Powell is at a “critical juncture,” said Andrew Levin, a Dartmouth professor and a special advisor to Janet Yellen when she was Fed vice chair, where some policymakers may want higher rates while others resist. In Jefferson, Levin said, Powell will have a sharp deputy who can both act as a conduit for those disparate voices and help him sort through all of it.
“Having diverse perspectives is really important to making decisions like this that affect every American,” Levin said, and both Kugler and Jefferson add exactly that.
CONFIDENCE IN POWELL
Still, the appointment of Jefferson, a Ph.D. economist who has spent most of his career as a college economics professor, marks a departure from a recent run of vice chairs with extensive monetary policy expertise. Brainard, for instance, served as a Fed Board member for eight years before getting the No. 2 role.

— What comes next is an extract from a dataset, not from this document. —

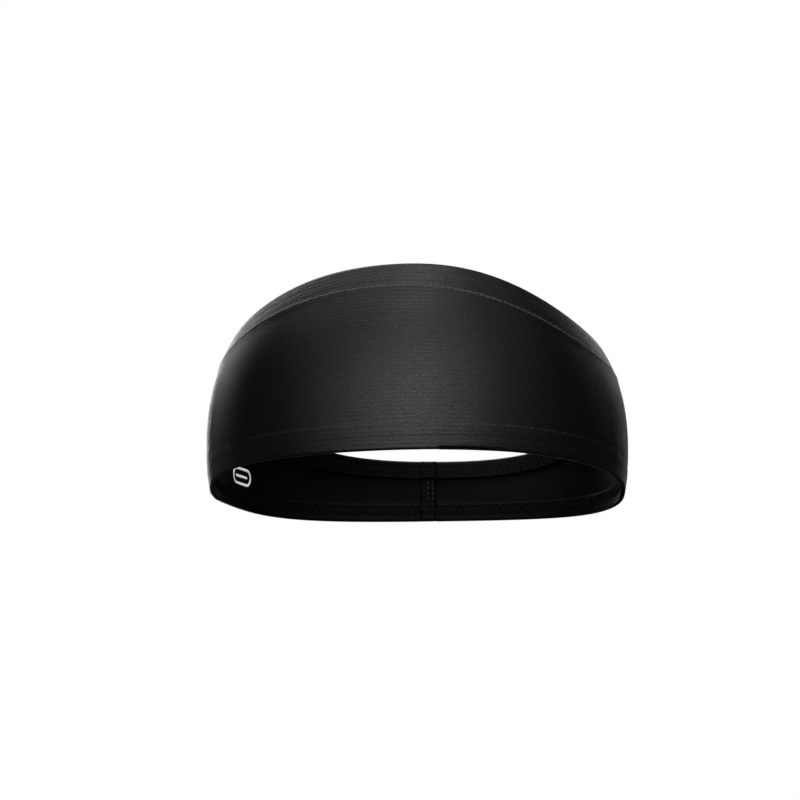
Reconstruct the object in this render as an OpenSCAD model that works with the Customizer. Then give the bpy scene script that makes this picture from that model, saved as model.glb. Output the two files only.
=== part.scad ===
/* [Size] */
// Breadth across the temples, outside the cloth
head_breadth = 158; // [145:1:170]
// Length from the forehead to the nape, outside the cloth
head_length = 185; // [170:1:200]
// Height of the band at the forehead
front_height = 69.5; // [50:0.5:80]
// Height of the band at the nape
back_height = 25; // [23:0.5:40]

/* [Outline] */
// How much narrower the forehead is than an even oval, and how much wider the back of the head
egg = 0.13; // [0:0.01:0.16]
// Squareness of the outline at the forehead, where 2 is an ellipse
front_squareness = 2.05; // [2:0.05:2.5]
// Squareness of the outline at the nape, where 2 is an ellipse
back_squareness = 2.3; // [2:0.05:2.5]

/* [Dome] */
// How far the upper edge leans in over the forehead
front_lean = 12.5; // [0:0.5:16]
// How far the upper edge leans in over the ears
side_lean = 8; // [0:0.5:12]
// How far the upper edge leans in at the nape
back_lean = 0; // [0:0.5:4]
// How late the lean sets in on the way up, where 1 is a straight slope
lean_power = 2.6; // [1.5:0.1:3]
// How far the middle of the cloth bellies out
belly = 1.2; // [0:0.1:2]

/* [Cloth and hems] */
// Thickness of one layer of the knit
cloth_t = 1; // [0.7:0.1:1.3]
// Height of both hems at the forehead
front_hem = 9.5; // [8:0.5:11]
// Height of both hems at the nape
back_hem = 7; // [6:0.5:8]
// Place of the needle row near the fold, as a share of the hem's height
edge_row = 0.42; // [0.3:0.01:0.5]
// Place of the needle row near the raw edge, as a share of the hem's height
inner_row = 0.92; // [0.8:0.01:0.92]

/* [Back seam] */
// Width of the seam allowance, which is folded to one side on the inside
allowance = 6; // [5:0.5:8]
// How far the folded allowance stands in from the cloth, pressed flat
allowance_t = 1.2; // [0.8:0.1:2]
// Distance from the fold of the seam to the first needle row
first_needle = 1.2; // [1:0.1:1.5]
// Distance from the fold of the seam to the second needle row
second_needle = 3.2; // [2.8:0.1:3.5]

/* [Thread] */
// Width of a sewing thread as it lies flat on the cloth
thread_w = 0.6; // [0.4:0.05:0.8]
// Height that a sewing thread stands on the cloth
thread_t = 0.4; // [0.3:0.05:0.5]
// Height that the flatter looper threads stand on the cloth
looper_t = 0.3; // [0.2:0.05:0.4]
// Air left between the cloth and what lies on it
lie_gap = 0.12; // [0.1:0.01:0.2]

/* [Transfer mark] */
// Angle from the forehead to the middle of the mark, negative on the wearer's right
mark_angle = -118; // [-130:1:-105]
// Height of the middle of the mark above the lower edge
mark_z = 13.4; // [12.5:0.1:14.5]
// Length of the capsule outline
mark_length = 16; // [12:0.5:20]
// Height of the capsule outline
mark_height = 7; // [6:0.5:8]
// Width of the capsule's line
mark_line = 1.1; // [0.8:0.1:1.4]
// Thickness of the transfer film
mark_t = 0.2; // [0.15:0.05:0.3]

/* [Hidden] */

knit_colour = [0.07, 0.07, 0.075];
thread_colour = [0.14, 0.14, 0.15];
mark_colour = [0.78, 0.78, 0.78];

// Angles run round the head in degrees: 0 at the forehead (-Y), 90 at the wearer's left (+X), -180 at the seam
station_step = 5;
// Turn over which the seam allowance rises from the cloth
rise_turn = 0.2;
// Steps up the single-layer cloth between the hems
web_steps = 4;
// Steps up a stitch line of the back seam
riser_steps = 4;
// Steps round each rounded end of the mark
mark_end_steps = 6;
// Length of the bar inside the mark
bar_length = mark_length - mark_height;
// Clear cloth left between a hem and the ends of the seam's stitch lines
riser_clear = 1;
// The fold of a hem, from the outer face round to the inner one: shares of its depth and of its height.
// The middle is flat, because the band rests on it.
FOLD = [[0, 1], [0.12, 0.35], [0.35, 0], [0.65, 0], [0.88, 0.35], [1, 1]];

function spow(v, e) = sign(v) * pow(abs(v), e);

// Changes smoothly from the nape's value to the forehead's on the way round
function blend(back, front, a) = back + (front - back) * (1 + cos(a)) / 2;

function band_height(a) = blend(back_height, front_height, a);

function hem_height(a) = blend(back_hem, front_hem, a);

function lean(a) = side_lean + ((cos(a) > 0 ? front_lean : back_lean) - side_lean) * pow(cos(a), 2);

// How far the outer face stands in from the lower edge at height z
function inset(a, z) =
  let (up = z / band_height(a))
  lean(a) * pow(up, lean_power) - 4 * belly * up * (1 - up);

// The point at angle a and height z, at depth d inwards from the outer face
function band_point(a, z, d) =
  let (
    power = 2 / blend(back_squareness, front_squareness, a),
    widen = 1 - egg * cos(a) * abs(cos(a)),
    inwards = inset(a, z) + d
  )
  [
    (head_breadth / 2 - inwards) * spow(sin(a), power) * widen,
    (inwards - head_length / 2) * spow(cos(a), power),
    z
  ];

// Angle at a distance in mm round from the seam, on the allowance's side
function seam_angle(distance) =
  asin(pow(distance / (head_breadth / 2 * (1 + egg)), back_squareness / 2)) - 180;

// Turn in degrees that covers 1 mm of the cloth at angle a and height z
function turn_per_mm(a, z) = 0.5 / norm(band_point(a + 0.25, z, 0) - band_point(a - 0.25, z, 0));

seam_from = -180 + rise_turn;
seam_to = seam_angle(allowance);
stations = concat(
  [-180, seam_from, seam_to, seam_to + rise_turn],
  [for (a = [-180 + 1.5 * station_step : station_step : 180 - station_step / 2]) a]
);

// Height of the folded allowance, added to the inner face where it lies
function seam_lift(a) = a > seam_from - rise_turn / 2 && a < seam_to + rise_turn / 2 ? allowance_t : 0;

// Depth of the inner face between the hems, and on the hems
function single_depth(a) = cloth_t + seam_lift(a);

function hem_depth(a) = 2 * cloth_t + seam_lift(a);

// Height of a stitch line that lies at a share of the hem, on the lower or the upper hem
function row_z(a, share, upper) = upper ? band_height(a) - share * hem_height(a) : share * hem_height(a);

// One cut through the band at angle a, as [height, depth] points: lower fold, inner face, upper fold, outer face
function band_section(a) =
  let (
    top = band_height(a),
    hem = hem_height(a),
    single = single_depth(a),
    double = hem_depth(a),
    step = cloth_t / 2,
    web = [for (k = [1 : web_steps - 1]) hem + (top - 2 * hem) * k / web_steps]
  )
  concat(
    [for (p = FOLD) [p[1] * cloth_t, p[0] * double]],
    [[hem, double], [hem + step, single]],
    [for (z = web) [z, single]],
    [[top - hem - step, single], [top - hem, double]],
    [for (k = [len(FOLD) - 1 : -1 : 0]) [top - FOLD[k][1] * cloth_t, FOLD[k][0] * double]],
    [[top - hem, 0]],
    [for (k = [web_steps - 2 : -1 : 0]) [web[k], 0]],
    [[hem, 0]]
  );

// Solid skinned over a row of equal rings of points: joined end to end, or capped at both ends
module skin(rings, closed = false) {
  count = len(rings);
  sides = len(rings[0]);
  sides_faces = [
    for (i = [0 : count - (closed ? 1 : 2)], j = [0 : sides - 1])
      let (next = (i + 1) % count, turn = (j + 1) % sides)
      [i * sides + j, next * sides + j, next * sides + turn, i * sides + turn]
  ];
  caps = closed ? [] : [
    [for (j = [0 : sides - 1]) j],
    [for (j = [sides - 1 : -1 : 0]) (count - 1) * sides + j]
  ];
  polyhedron([for (ring = rings, p = ring) p], concat(sides_faces, caps), convexity = 8);
}

// Needle thread of a hem: one strand all round, on the outer face
module needle_ring(share, upper) {
  middle = -lie_gap - thread_t / 2;
  skin([
    for (a = stations)
      let (z = row_z(a, share, upper))
      [for (k = [0 : 60 : 300]) band_point(a, z + sin(k) * thread_w / 2, middle + cos(k) * thread_t / 2)]
  ], closed = true);
}

// Looper thread of a hem: the flat bed of its loops, all round on the inner face, from one needle row to the other.
// The inner face is straight between its corners where the bed curves, so the bed lies twice the gap away.
module looper_ring(upper) {
  skin([
    for (a = stations)
      let (
        edge_z = row_z(a, edge_row, upper),
        inner_z = row_z(a, inner_row, upper),
        low = min(edge_z, inner_z),
        high = max(edge_z, inner_z),
        near = hem_depth(a) + 2 * lie_gap,
        far = near + looper_t
      )
      [band_point(a, low, near), band_point(a, low, far), band_point(a, high, far), band_point(a, high, near)]
  ], closed = true);
}

// Thread of the back seam: a strip up the inside between the hems, between two distances from the seam's fold
module seam_riser(from, to, near, far) {
  low = back_hem + riser_clear;
  high = back_height - back_hem - riser_clear;
  a1 = seam_angle(from);
  a2 = seam_angle(to);
  skin([
    for (k = [0 : riser_steps])
      let (z = low + (high - low) * k / riser_steps)
      [band_point(a1, z, near), band_point(a2, z, near), band_point(a2, z, far), band_point(a1, z, far)]
  ]);
}

// Point of the mark's plane laid on the inner face: x along the band, y up it
function mark_point(x, y, d) =
  band_point(mark_angle + x * turn_per_mm(mark_angle, mark_z), mark_z + y, d);

module knit_band() {
  color(knit_colour)
    skin([for (a = stations) [for (p = band_section(a)) band_point(a, p[0], p[1])]], closed = true);
}

module top_hem_edge_needle_thread() {
  color(thread_colour) needle_ring(edge_row, true);
}

module top_hem_inner_needle_thread() {
  color(thread_colour) needle_ring(inner_row, true);
}

module top_hem_looper_thread() {
  color(thread_colour) looper_ring(true);
}

module bottom_hem_edge_needle_thread() {
  color(thread_colour) needle_ring(edge_row, false);
}

module bottom_hem_inner_needle_thread() {
  color(thread_colour) needle_ring(inner_row, false);
}

module bottom_hem_looper_thread() {
  color(thread_colour) looper_ring(false);
}

// Face of the folded allowance, the looper threads that lie on it, and the needle threads that hold them down
allowance_face = cloth_t + allowance_t;
looper_near = allowance_face + lie_gap;
needle_near = looper_near + looper_t + lie_gap;

module back_seam_first_needle_thread() {
  color(thread_colour)
    seam_riser(first_needle - thread_w / 2, first_needle + thread_w / 2, needle_near, needle_near + thread_t);
}

module back_seam_second_needle_thread() {
  color(thread_colour)
    seam_riser(second_needle - thread_w / 2, second_needle + thread_w / 2, needle_near, needle_near + thread_t);
}

// Lies across the allowance, from the first needle row to the cut edge
module back_seam_upper_looper_thread() {
  color(thread_colour)
    seam_riser(first_needle - thread_w / 2, allowance - lie_gap, looper_near, looper_near + looper_t);
}

// Comes round the cut edge from under the allowance
module back_seam_lower_looper_thread() {
  edge = allowance + 4 * lie_gap;
  color(thread_colour)
    seam_riser(edge, edge + thread_w, cloth_t + lie_gap, cloth_t + lie_gap + thread_t);
}

// Plain capsule outline with a bar inside it
module transfer_mark() {
  near = cloth_t + 1.5 * lie_gap;
  far = near + mark_t;
  outer_r = mark_height / 2;
  inner_r = outer_r - mark_line;
  half_run = bar_length / 2;
  turns = [for (end = [0, 180], k = [0 : mark_end_steps]) end - 90 + 180 * k / mark_end_steps];
  color(mark_colour) {
    skin([
      for (i = [0 : len(turns) - 1])
        let (t = turns[i], x = i <= mark_end_steps ? half_run : -half_run)
        [for (p = [[outer_r, near], [outer_r, far], [inner_r, far], [inner_r, near]])
          mark_point(x + p[0] * cos(t), p[0] * sin(t), p[1])]
    ], closed = true);
    skin([
      for (x = [-half_run, 0, half_run])
        [for (p = [[-1, near], [-1, far], [1, far], [1, near]]) mark_point(x, p[0] * mark_line / 2, p[1])]
    ]);
  }
}

knit_band();
top_hem_edge_needle_thread();
top_hem_inner_needle_thread();
top_hem_looper_thread();
bottom_hem_edge_needle_thread();
bottom_hem_inner_needle_thread();
bottom_hem_looper_thread();
back_seam_first_needle_thread();
back_seam_second_needle_thread();
back_seam_upper_looper_thread();
back_seam_lower_looper_thread();
transfer_mark();
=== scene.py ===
import math

import bpy
import numpy as np
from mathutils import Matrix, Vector


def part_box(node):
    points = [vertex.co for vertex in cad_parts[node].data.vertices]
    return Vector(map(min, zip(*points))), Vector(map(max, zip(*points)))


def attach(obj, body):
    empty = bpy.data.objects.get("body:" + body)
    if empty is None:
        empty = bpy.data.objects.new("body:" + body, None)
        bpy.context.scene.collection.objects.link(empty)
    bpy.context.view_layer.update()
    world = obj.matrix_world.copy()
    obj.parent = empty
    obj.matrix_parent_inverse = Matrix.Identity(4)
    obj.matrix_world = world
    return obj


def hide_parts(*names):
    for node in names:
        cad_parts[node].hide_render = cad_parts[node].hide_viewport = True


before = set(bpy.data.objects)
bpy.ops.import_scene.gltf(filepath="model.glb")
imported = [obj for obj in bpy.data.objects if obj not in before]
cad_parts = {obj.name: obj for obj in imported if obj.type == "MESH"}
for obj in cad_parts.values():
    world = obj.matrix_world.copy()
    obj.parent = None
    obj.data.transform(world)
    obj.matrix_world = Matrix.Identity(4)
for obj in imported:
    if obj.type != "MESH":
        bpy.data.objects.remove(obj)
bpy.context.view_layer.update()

# The band's lengths are in millimetres until metres() turns them into metres. The studio's are in metres.
MM = 0.001
FULL_TURN = 2 * math.pi

# ---------------------------------------------------------------- shape of the worn band

# The belly stands this much outside the lower edge's half breadth.
BELLY_OUT = 0.56
band_low, band_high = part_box("knit_band")
HALF_BREADTH = (band_high.x - band_low.x) / 2 / MM - BELLY_OUT
HALF_LENGTH = 92.5
FRONT_HEIGHT = 69.5
BACK_HEIGHT = 25.0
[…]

The move suggests Biden continues to have confidence in Powell’s agenda-setting, even as it risks putting some of the historic employment gains under the president’s watch at risk with potentially more policy tightening to come, Capital III’s Karim Basta said.
The Fed vice chair typically works closely with the Fed chair and the New York Fed president – currently John Williams – as a “troika” who formulate policy options that feed into rate-setting decisions made twice a quarter by the Fed’s 19 policymakers.
Jefferson has given a handful of speeches as Fed governor, arguing among other things a key point Powell has made repeatedly – that it is possible, though tricky, to win the inflation fight without sending the economy into recession.
On Friday, after his nomination, he took to the stage in front of a roomful of sometimes ardent critics of Fed policy to defend the U.S. central bank’s inflation fight, declaring policy to be “on track” and promising to pursue both of the Fed’s goals, including full employment, with seriousness and humility.